Though, to be fair, the same can probably be said for most people who have ever lived. Sure, there were probably better people who have lived: Burton, after all, was not really any kind of philanthropist. He didn’t really work to better the world’s lot. In fact, in many ways, he probably made bits of the world indirectly worse off, by laying the foundation for British colonial rule. He did occasionally try to act as a just and fair governor in the various odd places he wound up. But, by and large, he spent his life doing things that he wanted to do for himself, and sod what anyone else wanted.

But there have been few people as genuinely awesome as Burton. Winding through the potted history of 19th-century colonialism, Burton appears like a real-life combination of James Bond, Indiana Jones and Harry Flashman. He investigated interesting cultures from the inside. He travelled to forbidden places. He was a spy. He was present at game-changing historical events. He was a reckless, brilliant rule-breaker who was never entirely trusted by the establishment, and he was tall, mysterious, scarred, and alluring to women.

Legend.
 Aside from my all-consuming jealousy (I can never compete with his knowledge of 19th-century exotica because he had the unfair advantage of living through it), would I have liked him as a man if I met him? Unlikely. Despite sharing more than a few of his interests, Burton would probably have soured me with his sarcasm and unsociable ways.

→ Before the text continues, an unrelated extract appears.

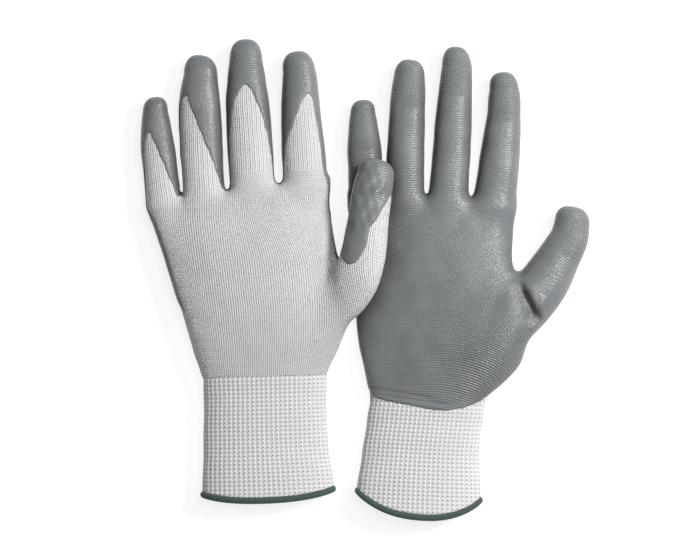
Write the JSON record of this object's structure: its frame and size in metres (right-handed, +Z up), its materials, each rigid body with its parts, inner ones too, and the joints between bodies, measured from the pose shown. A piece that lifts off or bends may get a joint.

Rice must have had a devil of a task researching Burton: aside from his own insanely prolific (I’m inclined to coin the phrase ‘diarrheic’ for this man who seemed to positively shit out books) tendencies, the resources on Burton are varied and conflicting, with his wife’s input attempting to paint him as a saint (and a Catholic to boot; good luck with that, love) and her jealous nemeses colouring him far more negatively. It seems that everyone had their own version of the man. Burton’s bizarre sense of humour does not help matters much either, with him frequently coyly referring to himself in the third person, hinting at ‘a certain officer known to me,’ with Rice having to guess whether the blackguard is referring to himself or not. The sheer amount of things the man got up to that were deemed not acceptable to Victorian society, but which he simply had to commit to paper, means that he adopts this approach rather frequently. Whether, ahem, examining the gay brothels of Karachi for his superiors or measuring the average penis size of Ethiopians, Burton just has to write about it.

Lad.

So who was this guy, exactly?

I feel as though the man did so many varied and interesting things that I must resort to a list in order to cover them all, adding some commentary where I feel it’s appropriate.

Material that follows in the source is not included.